# Brand new to rabbits, breed help



## lindseykaye05 (Feb 19, 2010)

Hi, I am brand new (as in last night at 10pm) to rabbits and am hoping for some help.  I got this rabbit off craigslist, the family was moving and couldn't keep it any more.  They got it 1 year ago from a feed store.  I was wondering if you guys had any idea what breed it is. 






[/img]


----------



## Bunnylady (Feb 19, 2010)

Offhand, I'd guess a pet quality Holland Lop.

I'd also say his color looks chocolate, and he was probably kept where he was exposed to sunlight to have faded that much!


----------



## JoieDeViveRabbitry (Feb 20, 2010)

See to me he looks like a Holland lop Mix of some kind with those airplane ears... Even most of the poor quality hollands have actual lop ears...

 And he could very well be sunbleached or he could be a poor harlequin...

 Could be half Halequin half Holland! LOL


 Is it a buck or a doe?

 Also, be careful with the towel... Rabbits LOVE to chew and towel bits in his system would not be good!

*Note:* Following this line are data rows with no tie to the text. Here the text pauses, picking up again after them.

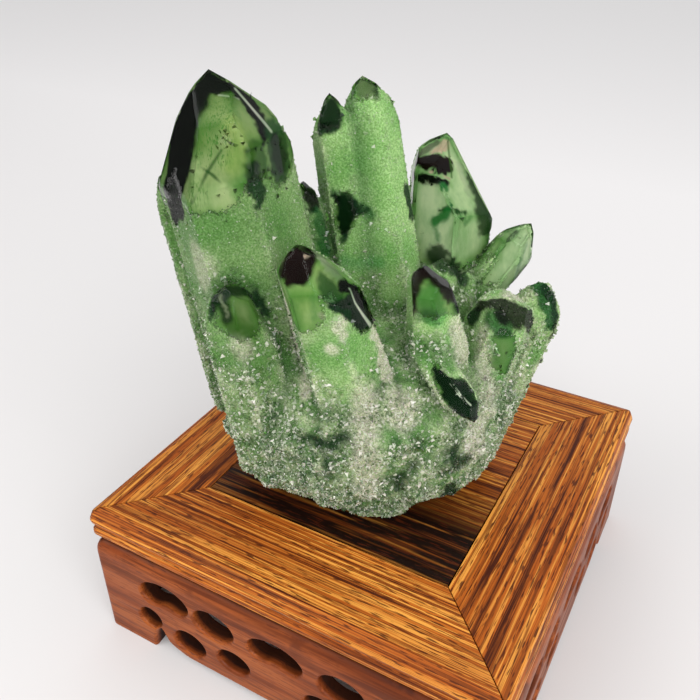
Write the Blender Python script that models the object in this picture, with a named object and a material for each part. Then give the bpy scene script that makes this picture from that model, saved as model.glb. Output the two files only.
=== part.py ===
"""A green phantom quartz cluster resting on a square, carved wooden display stand.

The cluster grew as one piece: tapering six-sided crystals with pointed crowns spring from a knobbly,
drusy foot.  The stand is joined from a flush top panel, four mitred frame members with a moulded edge,
and four pierced apron boards that end in feet.

Metres, +Z up.  The origin is on the floor under the middle of the stand, and the side towards -Y is the front.
"""

import math
import random

import bmesh
import bpy
from mathutils import Matrix, Vector, noise

# Stand: outer sizes
STAND_SIDE = 0.120
STAND_HEIGHT = 0.0455
JOINT_GAP = 0.0003
CORNER_RADIUS = 0.0022
CORNER_STEPS = 3

# Stand: top panel and the frame around it
PANEL_SIDE = 0.0723
PANEL_THICKNESS = 0.0060
SHADOW_GAP = 0.0004
FRAME_THICKNESS = 0.0108
LEDGE_WIDTH = 0.0045
FLAT_INSET = 0.0030
LIP_DEPTH = 0.0056
LIP_BULGE_DEPTH = 0.0032
GROOVE_INSET = 0.0013
BEAD_INSET = 0.0003
BEAD_BULGE_DEPTH = 0.0082
NECK_INSET = 0.0024

# Stand: apron boards
APRON_THICKNESS = 0.0050
SHOULDER_DROP = 0.0042
EDGE_LIFT = 0.0025

# Cluster
CLUSTER_TURN = math.radians(29.2)
REST_GAP = 0.0003
FOOT_CENTRE = Vector((-0.0045, -0.0020, 0.0240))
FOOT_RADII = Vector((0.0375, 0.0305, 0.0250))
FOOT_SQUARENESS = 3.5
SHOULDER_SQUARENESS = 2.4
FOOT_RELIEF = 0.0020
SPROUT_COUNT = 110
SPROUT_RADIUS = (0.0018, 0.0036)
SEED = 11
MM = 0.001

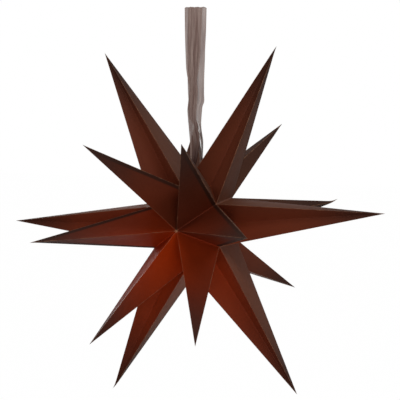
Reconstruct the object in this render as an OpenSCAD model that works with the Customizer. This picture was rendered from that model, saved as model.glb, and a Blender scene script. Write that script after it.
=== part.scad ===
// Hanging paper star with eighteen spikes, folded from card into six gores round one axis.
// Each gore has a front, a middle and a back spike. The axis runs along Y, the front is towards -Y.
// The origin is where the ribbon's loop hangs over its hook.

/* [Spikes] */
// Reach of the six middle spikes from the star's centre
middle_r = 300; // [250:1:360]
// Reach of the slanted front and back spikes, away from the axis
slant_r = 160; // [135:1:185]
// Reach of the slanted front and back spikes, along the axis
slant_y = 239.5; // [205:0.5:275]
// Distance of the two poles, where all the folds meet, from the centre
pole_y = 78; // [66:0.5:88]

/* [Valleys and creases] */
// Distance of the deep valleys between the gores from the axis
valley_r = 61; // [53:0.5:66]
// Half the length of the straight valley between two middle spikes
valley_y = 41.5; // [34:0.5:48]
// Distance of the creases' inner ends from the axis
crease_r = 66; // [58:0.5:78]
// Distance of the creases' inner ends from the star's middle plane
crease_y = 7; // [5:0.5:12]

/* [Gores] */
// Direction of the first gore, turned from +X towards +Z
first_gore = 5.9; // [2:0.1:10]
// Angle from the first gore to the second
pitch_1 = 58.9; // [56:0.1:62]
// Angle from the second gore to the third, drawn together across the closing seam
pitch_seam = 54.7; // [51:0.1:58]
// Angle from the third gore to the fourth
pitch_3 = 61.8; // [58:0.1:64]
// Angle from the fourth gore to the fifth
pitch_4 = 62; // [58:0.1:64]
// Angle from the fifth gore to the sixth
pitch_5 = 60; // [58:0.1:64]

/* [Card] */
// Thickness of the card
card_t = 0.5; // [0.3:0.05:0.8]

/* [Closing seam] */
// Gap between the two ends of the folded sheet
seam_gap = 1.6; // [1.4:0.1:2.4]
// Depth of the end flaps that stand inside the seam
flap_depth = 12; // [8:0.5:16]
// Space between an end flap's end and the end of its valley
flap_inset = 6; // [3:0.5:12]

/* [Ribbon] */
// Width of the ribbon where it lies open
ribbon_w = 28.4; // [22:0.1:32]
// Thickness of the ribbon
ribbon_t = 0.3; // [0.2:0.05:0.35]
// Width of each strand where it is gathered into the seam
gathered_w = 10; // [6:0.5:16]
// Height of the loop above the closing seam
loop_h = 270; // [200:1:400]
// Space between the two strands at the top of the loop
loop_gap = 3; // [2:0.1:6]
// Way the open ribbon faces, turned from +X towards +Y
ribbon_turn = 19.5; // [0:0.5:40]
// Diameter of the knot that holds the ribbon below the end flaps
knot_d = 12; // [8:0.5:16]
// Space between the knot and the end flaps
knot_clearance = 0.3; // [0.2:0.05:0.5]

/* [Hidden] */
card_colour = "saddlebrown";
ribbon_colour = "rosybrown";
gores = 6;
second_gore = first_gore + pitch_1;
third_gore = second_gore + pitch_seam;
fourth_gore = third_gore + pitch_3;
fifth_gore = fourth_gore + pitch_4;
gore_dirs = [first_gore, second_gore, third_gore, fourth_gore, fifth_gore, fifth_gore + pitch_5];
seam_dir = (second_gore + third_gore) / 2;
loop_top = valley_r * sin(seam_dir) + loop_h;
// Least share of the card's thickness that a facet keeps at a spike's narrow tip
tip_share = 0.7;
// Cutting room past a surface
spare = 10;

// A point at a distance from the axis, a place along it and a turn round it
function polar(r, y, turn) = [r * cos(turn), y, r * sin(turn)];

// Direction of the valley that follows a gore
function valley_dir(gore) =
    gore < gores - 1 ? (gore_dirs[gore] + gore_dirs[gore + 1]) / 2
    : (gore_dirs[gore] + gore_dirs[0] + 360) / 2;

// Seven corners of a gore: its three tips, the inner ends of its creases and the valley behind it
function gore_points(gore) = [
    polar(slant_r, -slant_y, gore_dirs[gore]),
    polar(crease_r, -crease_y, gore_dirs[gore]),
    polar(middle_r, 0, gore_dirs[gore]),
    polar(crease_r, crease_y, gore_dirs[gore]),
    polar(slant_r, slant_y, gore_dirs[gore]),
    polar(valley_r, -valley_y, valley_dir(gore)),
    polar(valley_r, valley_y, valley_dir(gore))
];
corners = 7;
front_pole = 0;
back_pole = 1;
skin_points = concat(
    [[0, -pole_y, 0], [0, pole_y, 0]],
    [for (gore = [0 : gores - 1]) each gore_points(gore)]
);

// Places of a gore's corners in the list of points
function front_tip(gore) = 2 + corners * gore;
function front_crease(gore) = 3 + corners * gore;
function middle_tip(gore) = 4 + corners * gore;
function back_crease(gore) = 5 + corners * gore;
function back_tip(gore) = 6 + corners * gore;
function front_valley(gore) = 7 + corners * gore;
function back_valley(gore) = 8 + corners * gore;

// Seven facets of half a gore, from the front pole to the back pole
function leaf(gore, valley) = [
    [front_pole, front_valley(valley), front_tip(gore)],
    [front_tip(gore), front_valley(valley), front_crease(gore)],
    [front_crease(gore), front_valley(valley), middle_tip(gore)],
    [middle_tip(gore), front_valley(valley), back_valley(valley)],
    [middle_tip(gore), back_valley(valley), back_crease(gore)],
    [back_crease(gore), back_valley(valley), back_tip(gore)],
    [back_tip(gore), back_valley(valley), back_pole]
];
function turned_over(facets) = [for (f = facets) [f[0], f[2], f[1]]];
skin_facets = [
    for (gore = [0 : gores - 1])
        each concat(leaf(gore, gore), turned_over(leaf(gore, (gore + gores - 1) % gores)))
];

// Unit vector out of a facet
function outward(facet) =
    let (n = cross(
        skin_points[facet[2]] - skin_points[facet[0]],
        skin_points[facet[1]] - skin_points[facet[0]]
    )) n / norm(n);
facet_normals = [for (f = skin_facets) outward(f)];

// Sum of a list of numbers or vectors
function total(list, i = 0) = i < len(list) - 1 ? list[i] + total(list, i + 1) : list[i];
function det3(a, b, c) = a * cross(b, c);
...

 IF predetors are an issue in your area, you will certainly want to bump up that chicken wire to something like hardware cloth or 1"X1" rabbit cage wire...
 Even the rabbits can chew through chicken wire.

 Always remember that rabbits are the ultimate prey animal and that EVERYTHING loves a free rabbit dinner!

 Good luck with him/her? Any names?


----------



## Bunnylady (Feb 20, 2010)

Twenty years ago, when I first started breeding Hollands Lops, we saw a lot of Hollands that looked just like this guy. Relatively narrow through the muzzle, "rug muncher" horizontal posture, and a narrow, "slipped" crown that causes the ears to go forward like the blinders on a harness horse. Holland Lops often retain a certain amount of ear control, especially when exited, and judges are instructed to let them settle down on the show table before assessing ear carriage, particularly on young animals. Believe it or not, I have known people that would tape coins to the ears of their Holland babies, to encourage their ears to go down and _stay_ down! I handled an awful lot of Holland babies with what I called "Weeble ears" (that wobble but won't go down!!)

Odds are, you won't ever see an animal with this type at a rabbit show today, even in the "For Sale as Pet Only" cages. The Holland head of today is bigger and wider, and as Jenna said, their ears almost always go down. The "correct"  posture for a Holland is sitting up, much as a dog sits. A rabbit that sits like this might be taught to pose correctly, but there are skeletal reasons that this position is more comfortable, and a judge would pick up on them. I still think this rabbit's parents could both be Holland Lops, but I suspect it came from a "me, too" breeder rather than a person with show stock.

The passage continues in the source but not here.